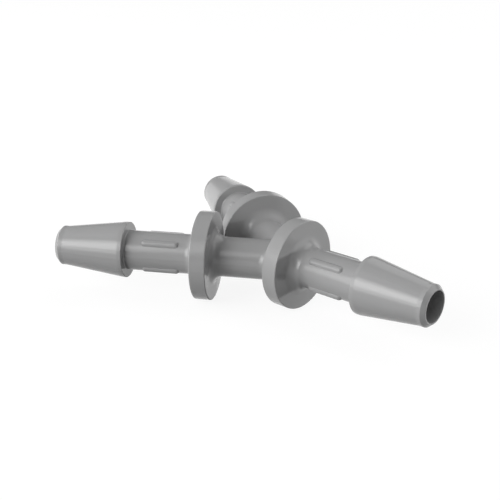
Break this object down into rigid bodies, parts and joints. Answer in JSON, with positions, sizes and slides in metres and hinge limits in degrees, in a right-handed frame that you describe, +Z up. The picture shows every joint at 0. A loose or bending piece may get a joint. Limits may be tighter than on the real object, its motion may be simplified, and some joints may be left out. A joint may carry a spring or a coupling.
{
  "type": "tubing y connector",
  "caption": "Barbed Y connector that splits one flexible tube into two, with a flange to stop each tube and a round bore through every arm.",
  "frame": {"origin": "on the surface that the part lies on, under the middle of its footprint; the axes of the three arms meet 3.78 mm from it along +X and 6.2 mm up", "axes": "+X along the stem, out of its mouth; the branches run back at 30 degrees either side of -X; +Z up, square to the plane of the three arms"},
  "size_m": [0.0526, 0.0378, 0.0124],
  "materials": {
    "grey_plastic": "smooth moulded grey plastic, semi-gloss"
  },
  "bodies": {
    "root": {"y_connector": "grey_plastic"}
  },
  "joints": []
}
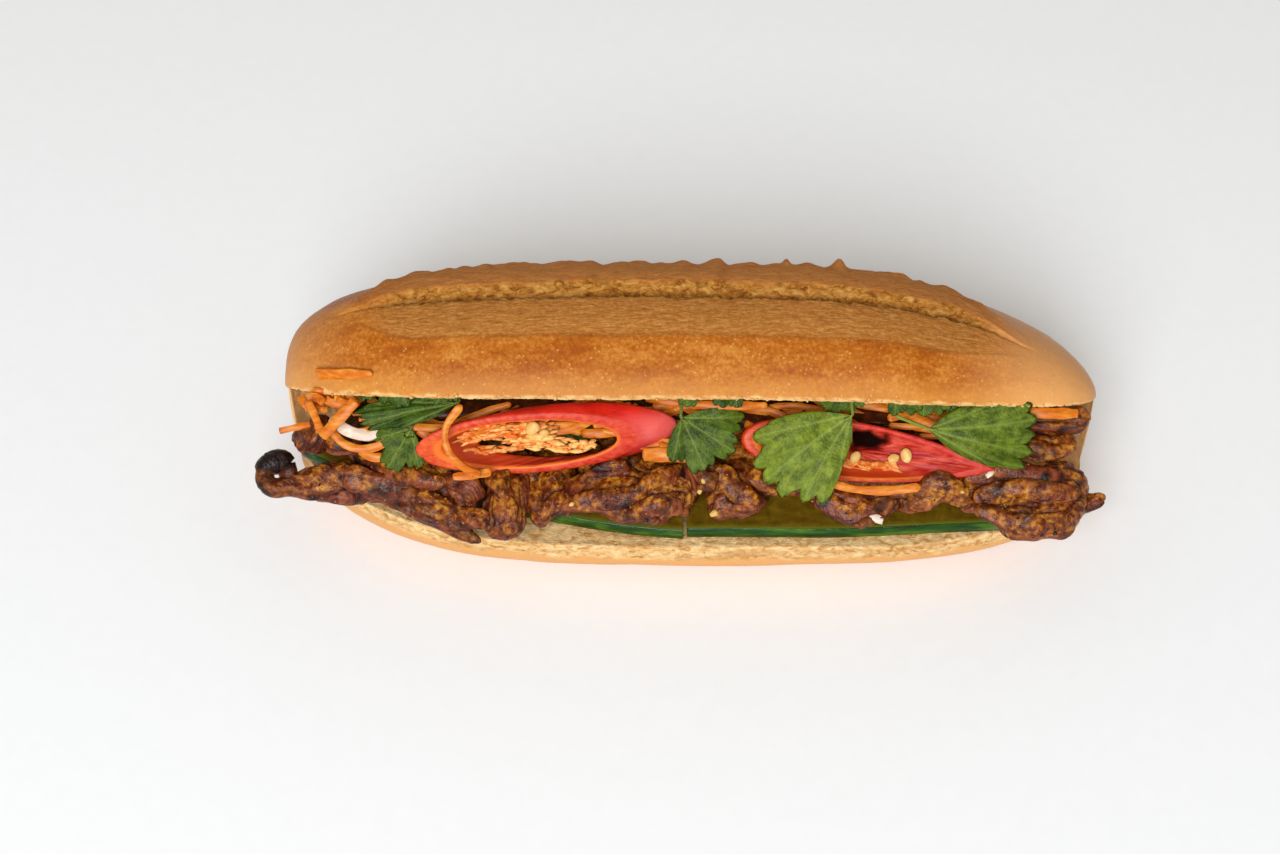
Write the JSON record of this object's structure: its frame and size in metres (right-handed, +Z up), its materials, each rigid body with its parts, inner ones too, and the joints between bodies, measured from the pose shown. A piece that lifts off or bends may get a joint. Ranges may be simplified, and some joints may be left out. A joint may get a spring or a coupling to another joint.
{
  "type": "banh mi sandwich",
  "caption": "Split bread roll hinged along its back, filled with cucumber, grilled meat, slanting red chilli slices, carrot shreds, onion and coriander leaves.",
  "frame": {"origin": "middle of the flat base that the roll stands on, at Z = 0", "axes": "+X along the roll, from its blunt end with the curled meat tip to its tapered end; the open side faces -Y and the hinge is at +Y; +Z up"},
  "size_m": [0.2437, 0.0859, 0.0764],
  "materials": {
    "crust": "baked crust, matte to satin, golden brown with a paler torn score and a pale crumb at the cut",
    "cucumber": "wet cucumber, translucent olive-green flesh with a dark green skin on its front edge",
    "meat": "glazed grilled meat, dark red-brown and mustard-brown, charred black at thin edges",
    "chilli": "glossy red chilli skin with an orange-red cut face",
    "carrot": "moist orange carrot shreds",
    "onion": "pale pickled onion or radish",
    "coriander": "fresh coriander leaf, mid green and slightly glossy"
  },
  "bodies": {
    "root": {"bread": "crust", "carrot_heap": "carrot", "carrot_shred_arc": "carrot", "carrot_shred_cross": "carrot", "carrot_shred_down": "carrot", "carrot_shred_flat": "carrot", "carrot_shred_low": "carrot", "carrot_shred_middle": "carrot", "carrot_shred_on_crust": "carrot", "carrot_shred_over_chilli": "carrot", "carrot_shred_rim_middle": "carrot", "carrot_shred_rim_right": "carrot", "carrot_shred_tip": "carrot", "carrot_shred_under_chilli": "carrot", "chilli_ring_left": "chilli", "chilli_tip_right": "chilli", "coriander_leaf_front": "coriander", "coriander_leaf_inside": "coriander", "coriander_leaf_left": "coriander", "coriander_leaf_middle": "coriander", "coriander_leaf_right": "coriander", "coriander_leaf_rim": "coriander", "cucumber_slice_left": "cucumber", "cucumber_slice_left_end": "cucumber", "cucumber_slice_right": "cucumber", "meat_arch_right": "meat", "meat_bite_left": "meat", "meat_bite_left_end": "meat", "meat_bite_middle": "meat", "meat_crackling_left": "meat", "meat_crackling_middle": "meat", "meat_crackling_right": "meat", "meat_end_right": "meat", "meat_fold_left": "meat", "meat_fold_middle": "meat", "meat_fold_right": "meat", "meat_slab_right": "meat", "meat_slice_left": "meat", "meat_strip_curled": "meat", "meat_strip_right": "meat", "meat_tip_right": "meat", "onion_crescent": "onion", "onion_strip": "onion"}
  },
  "joints": []
}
.....
JOB: Above are some records; extract every one of them exactly.

TASK RESULT:
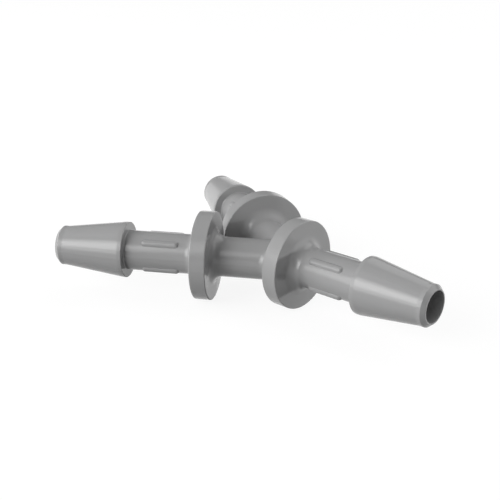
Break this object down into rigid bodies, parts and joints. Answer in JSON, with positions, sizes and slides in metres and hinge limits in degrees, in a right-handed frame that you describe, +Z up. The picture shows every joint at 0. A loose or bending piece may get a joint. Limits may be tighter than on the real object, its motion may be simplified, and some joints may be left out. A joint may carry a spring or a coupling.
{
  "type": "tubing y connector",
  "caption": "Barbed Y connector that splits one flexible tube into two, with a flange to stop each tube and a round bore through every arm.",
  "frame": {"origin": "on the surface that the part lies on, under the middle of its footprint; the axes of the three arms meet 3.78 mm from it along +X and 6.2 mm up", "axes": "+X along the stem, out of its mouth; the branches run back at 30 degrees either side of -X; +Z up, square to the plane of the three arms"},
  "size_m": [0.0526, 0.0378, 0.0124],
  "materials": {
    "grey_plastic": "smooth moulded grey plastic, semi-gloss"
  },
  "bodies": {
    "root": {"y_connector": "grey_plastic"}
  },
  "joints": []
}
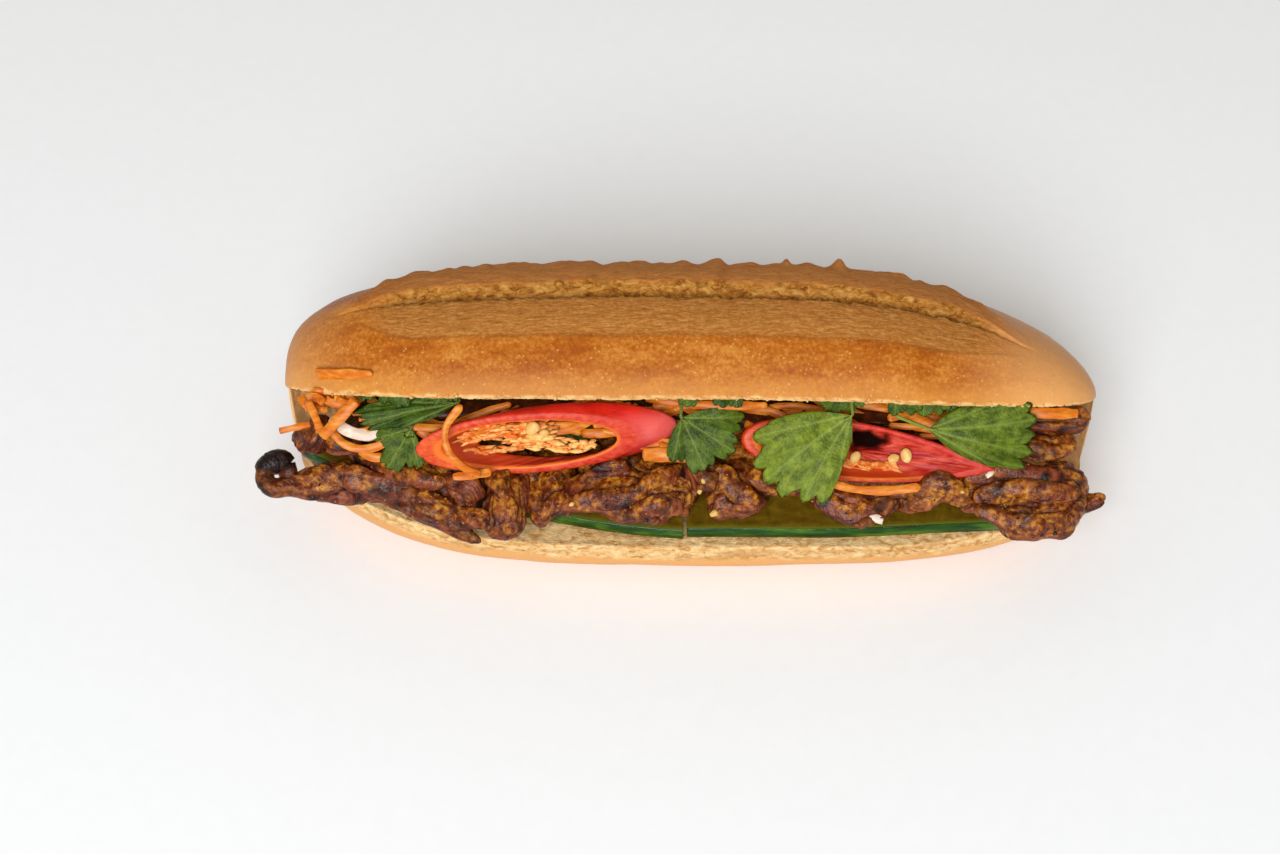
Write the JSON record of this object's structure: its frame and size in metres (right-handed, +Z up), its materials, each rigid body with its parts, inner ones too, and the joints between bodies, measured from the pose shown. A piece that lifts off or bends may get a joint. Ranges may be simplified, and some joints may be left out. A joint may get a spring or a coupling to another joint.
{
  "type": "banh mi sandwich",
  "caption": "Split bread roll hinged along its back, filled with cucumber, grilled meat, slanting red chilli slices, carrot shreds, onion and coriander leaves.",
  "frame": {"origin": "middle of the flat base that the roll stands on, at Z = 0", "axes": "+X along the roll, from its blunt end with the curled meat tip to its tapered end; the open side faces -Y and the hinge is at +Y; +Z up"},
  "size_m": [0.2437, 0.0859, 0.0764],
  "materials": {
    "crust": "baked crust, matte to satin, golden brown with a paler torn score and a pale crumb at the cut",
    "cucumber": "wet cucumber, translucent olive-green flesh with a dark green skin on its front edge",
    "meat": "glazed grilled meat, dark red-brown and mustard-brown, charred black at thin edges",
    "chilli": "glossy red chilli skin with an orange-red cut face",
    "carrot": "moist orange carrot shreds",
    "onion": "pale pickled onion or radish",
    "coriander": "fresh coriander leaf, mid green and slightly glossy"
  },
  "bodies": {
    "root": {"bread": "crust", "carrot_heap": "carrot", "carrot_shred_arc": "carrot", "carrot_shred_cross": "carrot", "carrot_shred_down": "carrot", "carrot_shred_flat": "carrot", "carrot_shred_low": "carrot", "carrot_shred_middle": "carrot", "carrot_shred_on_crust": "carrot", "carrot_shred_over_chilli": "carrot", "carrot_shred_rim_middle": "carrot", "carrot_shred_rim_right": "carrot", "carrot_shred_tip": "carrot", "carrot_shred_under_chilli": "carrot", "chilli_ring_left": "chilli", "chilli_tip_right": "chilli", "coriander_leaf_front": "coriander", "coriander_leaf_inside": "coriander", "coriander_leaf_left": "coriander", "coriander_leaf_middle": "coriander", "coriander_leaf_right": "coriander", "coriander_leaf_rim": "coriander", "cucumber_slice_left": "cucumber", "cucumber_slice_left_end": "cucumber", "cucumber_slice_right": "cucumber", "meat_arch_right": "meat", "meat_bite_left": "meat", "meat_bite_left_end": "meat", "meat_bite_middle": "meat", "meat_crackling_left": "meat", "meat_crackling_middle": "meat", "meat_crackling_right": "meat", "meat_end_right": "meat", "meat_fold_left": "meat", "meat_fold_middle": "meat", "meat_fold_right": "meat", "meat_slab_right": "meat", "meat_slice_left": "meat", "meat_strip_curled": "meat", "meat_strip_right": "meat", "meat_tip_right": "meat", "onion_crescent": "onion", "onion_strip": "onion"}
  },
  "joints": []
}